Model | mAP50-95 | Inference | Note |
yolov8n FP32 | 37.3 | PyTorch | Unquantized |
yolov8n INT8 | 32.9 | TFLite (TPU, NXP) | Fixed results |
yolov8n INT8 + FP32 | 35.2 | TFLite (TPU, NXP) | Detached Head #3 |
yolov8n INT8 | 35.7 | OpenVINO (Intel) | Main branch |
yolov8n INT8 + FP32 | 37.1 | OpenVINO (Intel) | Improved results |
NOTE: OpenVINO applies per-channel quantization, while TFLite can be switched between per-tensor or per-channel. Per-tensor has one factor and bias, while per-channel has for each channel a factor and bias.

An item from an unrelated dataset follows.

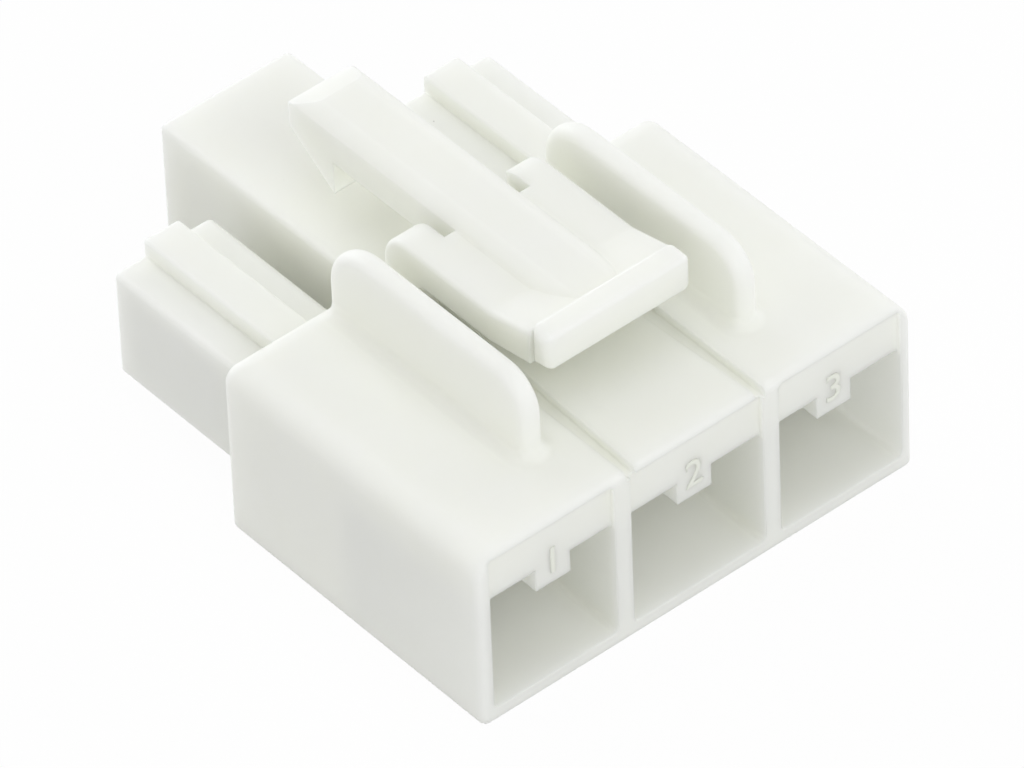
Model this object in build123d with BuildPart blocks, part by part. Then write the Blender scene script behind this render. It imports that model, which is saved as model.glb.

Model | mAP50-95 | Inference | Note |
yolov8n INT8 | 32.9 | TFLite (TPU, NXP) | per-tensor |
yolov8n INT8 | 33.9 | TFLite (TPU, NXP) | per-channel |
yolov8n INT8 + FP32 | 35.2 | TFLite (TPU, NXP) | per-tensor |
yolov8n INT8 + FP32 | 36.3 | TFLite (TPU, NXP) | per-channel |
Activation Functions on Edge Devices
Since some of the selected devices have restricted instruction sets, different activation functions are needed for deployed models.
LeakyReLU
YOLOv7-Tiny is trained with LeakyReLU
Coral Ai Edge TPU does not support LeakyReLU
NXP output is corrupt using LeakyReLU
Intel works with LeakyReLU
SiLU
YOLOv8n is trained with SiLU
Coral Ai Edge TPU crash using SiLU
Intel works with SiLU
ReLU6
ReLU6 achieves lower mAP after training for both YOLO7 and YOLO8
ReLU6 has less accuracy drop after quantization
ReLU6 works both on Coral Ede TPU and NXP
Model | mAP50-95 SiLU | mAP50-95 ReLU6 |
yolov8n F32 | 37.4 | 34.0 |
yolov8n INT8 | 33.9 | 31.4 |
yolov8n INT8 + FP32 | 36.3 | 33.9 |
Final Thoughts
Quantization is a hardware-dependent task. To achieve the best results, one should understand both the AI model and the hardware to be deployed. The changes about TFLite and OpenVINO mentioned in this article regarding YOLO8 have been merged into the main repository.